Un précédent inquiétant pour les administrations futures ?
L’autorisation accrue accordée aux commandants militaires pour les frappes aériennes crée un précédent qui pourrait influencer les administrations américaines futures. En donnant plus de pouvoir aux militaires dans la prise de décision opérationnelle, l’administration Trump modifie durablement l’équilibre entre pouvoir civil et pouvoir militaire.
L’une des conséquences majeures de cette évolution est la perte progressive de la supervision présidentielle sur les opérations militaires, ce qui pourrait démocratiser l’usage des frappes sans débat parlementaire. Traditionnellement, le War Powers Resolution Act de 1973 impose au président américain de justifier toute intervention militaire prolongée devant le Congrès. Or, en permettant aux militaires de mener des frappes sans consultation préalable, cette loi devient de facto contournée, réduisant la capacité du législatif à surveiller l’action de l’exécutif en matière de guerre.
D’autre part, les administrations suivantes, qu’elles soient républicaines ou démocrates, pourraient reprendre et élargir cette latitude opérationnelle, créant une norme institutionnelle où la guerre devient une simple routine technique plutôt qu’une décision politique réfléchie.
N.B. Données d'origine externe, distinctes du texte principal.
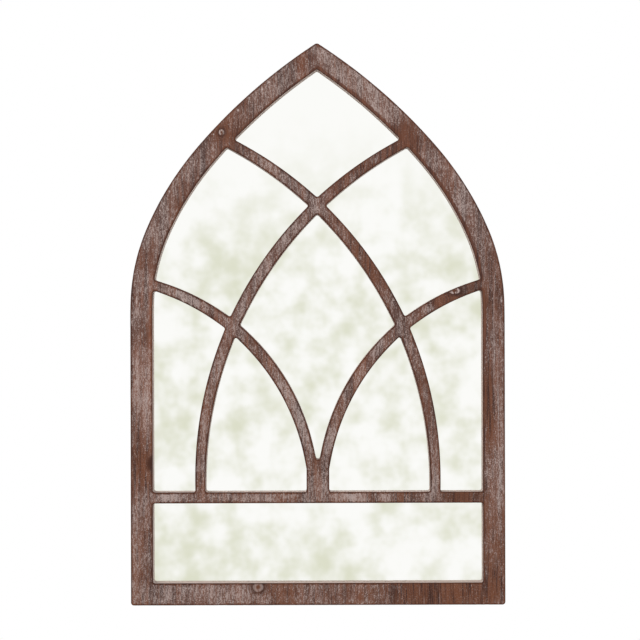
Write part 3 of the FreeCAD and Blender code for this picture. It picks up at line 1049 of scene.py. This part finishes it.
def ring_mesh(name, side):
    """The D ring as one closed tube of round wire."""
    shape = bpy.context.scene.mirror_shape
    sides = shape.wire_sides
    low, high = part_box("hanger_ring_" + side)
    hinge = next(j for j in frame["joints"] if j["child"] == "ring_" + side)
    axis = Vector(hinge["pos_m"])
    wire = (high.z - axis.z) * math.cos(math.pi / 8)
    half = (high.x - low.x) / 2 - wire
    bend = in_mm(shape.ring_corner) * MM
    leg = in_mm(shape.ring_leg) * MM
    path = []
    for angle in np.radians(np.linspace(90, 0, 9)):
        path.append((half - bend + bend * math.cos(angle), -bend + bend * math.sin(angle)))
    for angle in np.radians(np.linspace(0, -90, 17)):
        path.append((half * math.cos(angle), -bend - leg + half * math.sin(angle)))
    path += [(-x, z) for x, z in reversed(path[:-1])]
    straight = half - bend
    path += [(x, 0.0) for x in np.linspace(-straight, straight, 12)[1:-1]]
    reach = bend + leg + half
    tilt = math.asin((high.y - axis.y - wire) / reach)
    turn = Matrix.Rotation(tilt, 4, "X")
    points = []
    faces = []
    count = len(path)
    for index in range(count):
        x, z = path[index]
        before, after = path[index - 1], path[(index + 1) % count]
        along = Vector((after[0] - before[0], 0.0, after[1] - before[1])).normalized()
        across = Vector((along.z, 0.0, -along.x))
        for step in range(sides):
            angle = 2 * math.pi * step / sides
            offset = across * math.cos(angle) + Vector((0, 1, 0)) * math.sin(angle)
            point = Vector((x, 0.0, z)) + offset * wire
            points.append(axis + turn @ point)
            nxt = (index + 1) % count * sides
            around = (step + 1) % sides
            faces.append((index * sides + step, index * sides + around, nxt + around, nxt + step))
    mesh = bpy.data.meshes.new(name)
    mesh.from_pydata(points, [], faces)
    finish_mesh(mesh)
    return mesh


class MIRROR_OT_bumpers(bpy.types.Operator):
    """The felt discs at the foot"""

    bl_idname = "arched_mirror.bumpers"
    bl_label = "Wall bumpers"

    def execute(self, context):
        felt = soft_fibre("felt", srgb(52, 47, 44), srgb(92, 85, 80), 1100.0)
        mesh = softened_copy("wall_bumpers", 0.7, 3)
        place_piece("felt_discs", mesh, felt, "felt", "frame", "wall_bumpers")
        return {"FINISHED"}


# ---- stage ----

def add_lamp(name, place, target, size, power, colour=(1.0, 1.0, 1.0)):
    """A square soft lamp that points at a target."""
    data = bpy.data.lights.new(name, "AREA")
    data.shape = "SQUARE"
    data.size = size
    data.energy = power
    data.color = colour
    lamp = bpy.data.objects.new(name, data)
    lamp.location = place
    lamp.rotation_euler = (Vector(target) - Vector(place)).to_track_quat("-Z", "Y").to_euler()
    bpy.context.scene.collection.objects.link(lamp)


def surround_and_painted_reflection(strength):
    """White all round for the eye; for glossy rays only, a painted reflection: a pale, out-of-focus
    green-grey mottling that only the mirror shows.
    """
    world = bpy.data.worlds.new("surround")
    bpy.context.scene.world = world
    tree = Tree(world)
    direction = tree.node("ShaderNodeTexCoord", output="Generated")
    # Painted reflection: soft pale green-grey blotches towards -Y, from the horizon down, that are
    # shown only in the mirror.
    small = tree.noise(direction, (60.0, 60.0, 60.0), 2.0, 0.5)
    large = tree.noise(direction, (14.0, 14.0, 14.0), 2.0, 0.5)
    _, ahead, up = tree.axes(direction)
    below = tree.step(ahead, -0.2, -0.7) * tree.step(up, 0.16, 0.02)
    painted_reflection_mottle = tree.step(small * 0.55 + large * 0.45, 0.38, 0.68) * below
    painted_reflection = tree.mix(painted_reflection_mottle * 0.75, rgba((1.0, 1.0, 1.0)), rgba(srgb(212, 215, 188)))
    # Camera rays see plain white. Glossy and transmission rays see the surround at full strength
    # with the painted reflection, brighter than the light it gives to other surfaces.
    rays = [tree.node("ShaderNodeLightPath", output=kind)
            for kind in ("Is Camera Ray", "Is Glossy Ray", "Is Transmission Ray")]
    seen = tree.math("MAXIMUM", tree.math("MAXIMUM", rays[0], rays[1]), rays[2])
    colour = tree.mix(rays[1], rgba((1.0, 1.0, 1.0)), painted_reflection)
    power = strength + seen * (1.0 - strength)
    back = tree.node("ShaderNodeBackground", None, {"Color": colour, "Strength": power})
    tree.node("ShaderNodeOutputWorld", None, {"Surface": back})


class MIRROR_OT_stage(bpy.types.Operator):
    """The pale floor, the soft lamps and the camera"""

    bl_idname = "arched_mirror.stage"
    bl_label = "Stage"

    def execute(self, context):
        scene = context.scene
        stage = scene.mirror_stage
        scene.view_settings.view_transform = "Standard"

        # The photograph's middle pixel, and the height of its view at the front of the frame.
        photo_size = 640
        scale = photo_mm_per_pixel * MM
        middle = photo_size / 2
        camera_x = (middle - photo_middle_x) * scale
        camera_z = foot_z + (photo_foot_y - middle) * scale
        data = bpy.data.cameras.new("camera")
        data.sensor_width = 36.0
        data.lens = data.sensor_width * stage.camera_distance / (photo_size * scale)
        camera = bpy.data.objects.new("camera", data)
        camera.location = (camera_x, face_low.y - stage.camera_distance, camera_z)
        camera.rotation_euler = (math.radians(90), math.radians(photo_roll), 0.0)
        scene.collection.objects.link(camera)
        scene.camera = camera

        half = stage.floor_size / 2
        floor_z = foot_z - stage.floor_drop
        mesh = bpy.data.meshes.new("floor")
        corners = [(-half, -half, floor_z), (half, -half, floor_z),
                   (half, half, floor_z), (-half, half, floor_z)]
        mesh.from_pydata(corners, [], [(0, 1, 2, 3)])
        floor = bpy.data.objects.new("floor", mesh)
        scene.collection.objects.link(floor)
        material, tree = new_material("floor")
        tree.surface({"Base Color": rgba(srgb(240, 240, 240)), "Roughness": 0.9})
        mesh.materials.append(material)

        middle_place = (0.0, face_low.y, (foot_z + tip_z) / 2)
        add_lamp("key", (-1.7, -2.1, 1.7), middle_place, 1.3, stage.key_power, (1.0, 0.99, 0.97))
        add_lamp("fill", (2.0, -2.3, 0.2), middle_place, 1.8, stage.fill_power, (0.98, 0.99, 1.0))
        add_lamp("back", (0.7, 2.2, 1.1), middle_place, 1.6, stage.back_power)
        surround_and_painted_reflection(stage.surround)
        return {"FINISHED"}


class MIRROR_PT_pieces(bpy.types.Panel):
    """Buttons for the pieces and the stage"""

    bl_idname = "MIRROR_PT_pieces"
    bl_label = "Arched mirror"
    bl_space_type = "VIEW_3D"
    bl_region_type = "UI"
    bl_category = "Arched mirror"

    def draw(self, context):
        for operator in operators:
            self.layout.operator(operator.bl_idname)
        for name in settings:
            box = self.layout.box()
            group = getattr(context.scene, name)
            for key in group.__annotations__:
                box.prop(group, key)


settings = {
    "mirror_finish": FinishSettings,
    "mirror_shape": ShapeSettings,
    "mirror_stage": StageSettings,
}
operators = (
    MIRROR_OT_face_board,
    MIRROR_OT_rear_strips,
    MIRROR_OT_mirror_glass,
    MIRROR_OT_backing,
    MIRROR_OT_staples,
    MIRROR_OT_hangers,
    MIRROR_OT_bumpers,
    MIRROR_OT_stage,
)


def register():
    """Make the settings, the operators and the panel known."""
    for group in (*settings.values(), *operators, MIRROR_PT_pieces):
        bpy.utils.register_class(group)
    for name, group in settings.items():
        setattr(bpy.types.Scene, name, PointerProperty(type=group))


def unregister():
    """Take them away again."""
    for name in settings:
        delattr(bpy.types.Scene, name)
    for group in (MIRROR_PT_pieces, *reversed(operators), *reversed(settings.values())):
        bpy.utils.unregister_class(group)


def main():
    """Build every piece and the stage."""
    register()
    for operator in operators:
        group, name = operator.bl_idname.split(".")
        getattr(getattr(bpy.ops, group), name)()


if __name__ == "__main__":
    main()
Un précédent s’est produit en 2011, lorsque l’administration Obama a intensifié les frappes de drones, ce qui a rendu plus difficile le retour à une politique plus prudente sous les gouvernements suivants.
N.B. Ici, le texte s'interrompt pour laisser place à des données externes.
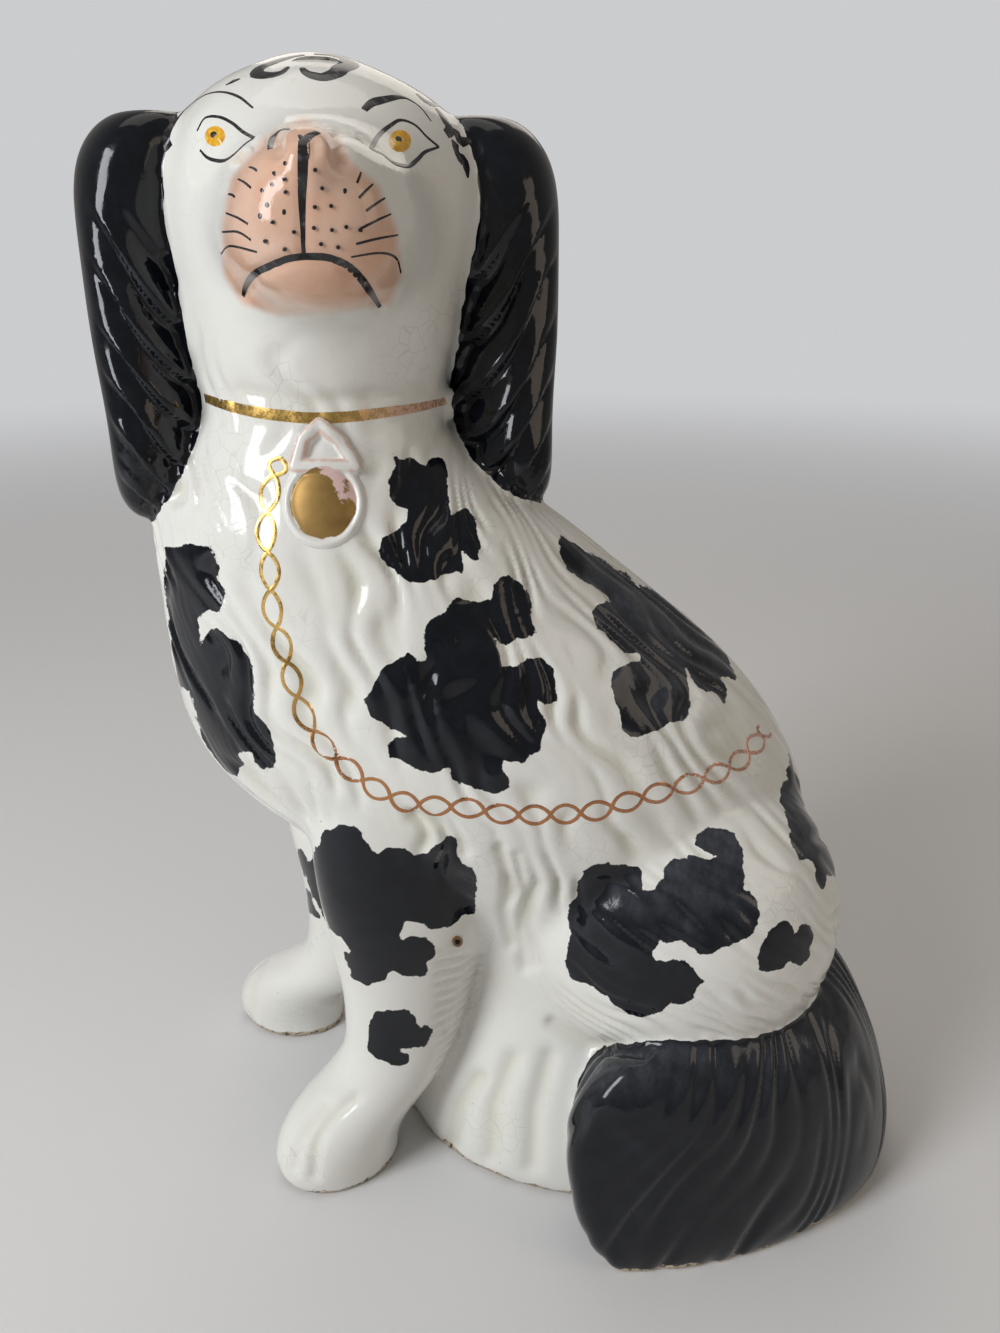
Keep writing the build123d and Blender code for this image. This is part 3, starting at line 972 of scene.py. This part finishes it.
curls = {
    "crownCurlLeft": (
        [(304, 55), (291, 57), (274, 62), (260, 68), (257, 74), (270, 75), (282, 72), (288, 67)],
        (0.8, 1.6, 2.4, 2.9, 2.6, 2.4, 1.8, 0.8)),
    "crownCurlRight": (
        [(314, 54), (331, 55), (346, 59), (350, 64), (340, 69), (336, 73), (322, 77), (307, 73),
         (302, 68)],
        (0.9, 1.8, 2.6, 3.4, 3.2, 2.8, 2.6, 2.2, 1.0)),
    "sideCurl": (
        [(391, 68), (378, 67), (370, 71), (376, 77), (389, 78), (398, 85), (408, 90)],
        (0.8, 1.8, 2.2, 1.8, 1.4, 1.2, 0.6)),
    "templeStroke": ([(417, 94), (427, 102), (437, 105)], (1.2, 2.2, 1.0)),
    "templeCurl": ([(437, 109), (445, 120), (450, 130), (446, 134)], (1.4, 2.4, 2.8, 1.6)),
    "templeHook": ([(456, 130), (460, 141), (471, 140)], (1.6, 2.4, 0.8)),
    "templeTail": (
        [(455, 142), (456, 150), (460, 158), (465, 162), (468, 178)],
        (2.0, 1.6, 2.2, 2.2, 0.6)),
    "leftTouch": ([(226, 85), (234, 81), (240, 79)], (0.4, 1.4, 0.5)),
}


# The pinhole in the foreleg, the irises and the pupils: pixels across and down, and radius of each dab
dabs = {
    "pinholeStain": [(457, 941, 5.2)],
    "pinholeDark": [(457, 941, 2.8)],
    "irises": [(215, 136, 10.0), (400, 141, 11.0)],
    "pupils": [(214, 135, 4.6), (399, 140, 5.2)],
}


def paintDabs(name, rise, material):
    bm = bmesh.new()
    for x, y, radius in dabs[name]:
        layDisc(bm, x, y, radius, rise)
    finishPaint(bm, name, material)


def paintFace():
    bm = bmesh.new()
    for line, widths in faceLines.values():
        layStroke(bm, line, [brushSet["faceGain"] * w * mm for w in widths])
    for line in whiskers:
        if len(line) == 2:
            (x0, y0), (x1, y1) = line
            line = [(x0, y0), ((x0 + x1) / 2 + 0.5, (y0 + y1) / 2 - 0.8), (x1, y1)]
        layStroke(bm, line, brushSet["whisker"], rise=brushSet["fine"])
    for x, y in whiskerDots:
        layDisc(bm, x, y, brushSet["dot"], brushSet["fine"])
    finishPaint(bm, "faceLines", lineEnamel)
    bm = bmesh.new()
    for line, widths in curls.values():
        layStroke(bm, line, [brushSet["curlGain"] * w * mm for w in widths], rise=brushSet["curl"])
    finishPaint(bm, "foreheadCurls", lineEnamel)


chainSet = {
    "middle": [(281, 458), (270, 492), (266, 534), (270, 572), (272, 608), (282, 645), (292, 680),
        (304, 714), (324, 746), (349, 769), (376, 789), (405, 802), (435, 806), (468, 808), (502, 814),
        (535, 815), (566, 814), (596, 811), (627, 802), (658, 793), (688, 784), (720, 772), (740, 760),
        (756, 743), (766, 728)],
    "swing": 9.0,  # pixels that each strand swings out from the middle
    "width": 1.05 * mm,
    "rise": (0.14, 0.03),  # millimetres: middle height of the strands, and the step between them
}
# width in millimetres along each line, and height
collarSet = {
    "band": ([(205, 398), (225, 405), (255, 412), (285, 416), (311, 418), (345, 417), (380, 413),
              (415, 408), (446, 401)], (2.2, 2.7, 2.7, 2.6, 2.6, 2.4, 1.8), 0.10 * mm),
    "link": ([(308, 420), (311, 422), (316, 420)], (1.2, 2.4, 1.2), 0.16 * mm),
}


def paintGilding():
    # two strands cross between every two links
    middle = chainSet["middle"]
    path = smoothLine(middle, 2.0)
    marks = []
    for i in range(len(middle) - 1):
        marks.append(((middle[i][0] + middle[i + 1][0]) / 2, (middle[i][1] + middle[i + 1][1]) / 2))
    nearest = [int(np.argmin(np.hypot(path[:, 0] - x, path[:, 1] - y))) for x, y in marks]
    stops = [0] + nearest + [len(path) - 1]
    phase = np.interp(np.arange(len(path)), stops, np.arange(len(stops)))
    way = np.gradient(path, axis=0)
    way /= np.linalg.norm(way, axis=1)[:, None]
    sideways = np.stack([-way[:, 1], way[:, 0]], axis=1)
    rise, gap = chainSet["rise"]
    bm = bmesh.new()
    for turn in (1, -1):
        wave = np.sin(pi * phase)
        swing = turn * chainSet["swing"] * np.sign(wave) * np.abs(wave) ** 0.75
        strand = path + sideways * swing[:, None]
        layStroke(bm, [tuple(p) for p in strand[::2]], chainSet["width"], rise=(rise + gap * turn) * mm)
    finishPaint(bm, "chain", gilding)
    bm = bmesh.new()
    for line, widths, rise in collarSet.values():
        layStroke(bm, line, [w * mm for w in widths], rise=rise)
    finishPaint(bm, "collar", gilding)


# Materials
def plug(tree, socket, value):
    if isinstance(value, bpy.types.NodeSocket):
        tree.links.new(value, socket)
    else:
        socket.default_value = value


def addNode(tree, kind, settings=None, **inputs):
    made = tree.nodes.new(kind)
    for key, value in (settings or {}).items():
        setattr(made, key, value)
    for key, value in inputs.items():
        numbered = key[0] == "i" and key[1:].isdigit()
        plug(tree, made.inputs[int(key[1:])] if numbered else made.inputs[key], value)
    return made


def newMaterial(name):
    material = bpy.data.materials.new(name)
    material.use_nodes = True
    tree = material.node_tree
    tree.nodes.clear()
    shader = tree.nodes.new("ShaderNodeBsdfPrincipled")
    out = tree.nodes.new("ShaderNodeOutputMaterial")
    tree.links.new(shader.outputs[0], out.inputs[0])
    place = tree.nodes.new("ShaderNodeTexCoord").outputs["Object"]
    return material, tree, shader, place


def dress(tree, shader, values):
    for name, value in values.items():
        plug(tree, shader.inputs[name], value)


def mathNode(tree, operation, first, second=0.0, clamp=False):
    return addNode(tree, "ShaderNodeMath", {"operation": operation, "use_clamp": clamp},
                   i0=first, i1=second).outputs[0]


def plus(tree, first, second):
    return mathNode(tree, "ADD", first, second)


def minus(tree, first, second):
    return mathNode(tree, "SUBTRACT", first, second)


def times(tree, first, second):
    return mathNode(tree, "MULTIPLY", first, second)


def mapRange(tree, value, low, high, newLow=0.0, newHigh=1.0):
    return addNode(tree, "ShaderNodeMapRange", {"interpolation_type": "SMOOTHSTEP"},
                   i0=value, i1=low, i2=high, i3=newLow, i4=newHigh).outputs[0]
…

Enfin, cet assouplissement de l’usage des frappes aériennes augmente les tensions diplomatiques avec les partenaires étrangers. Plusieurs pays européens, dont la France et l’Allemagne, ont critiqué l’usage des frappes de drones hors des champs de bataille traditionnels, les considérant comme des exécutions extrajudiciaires en violation du droit international. Ces différends diplomatiques risquent de fragiliser les alliances militaires et de compliquer la coordination avec des organisations comme l’OTAN.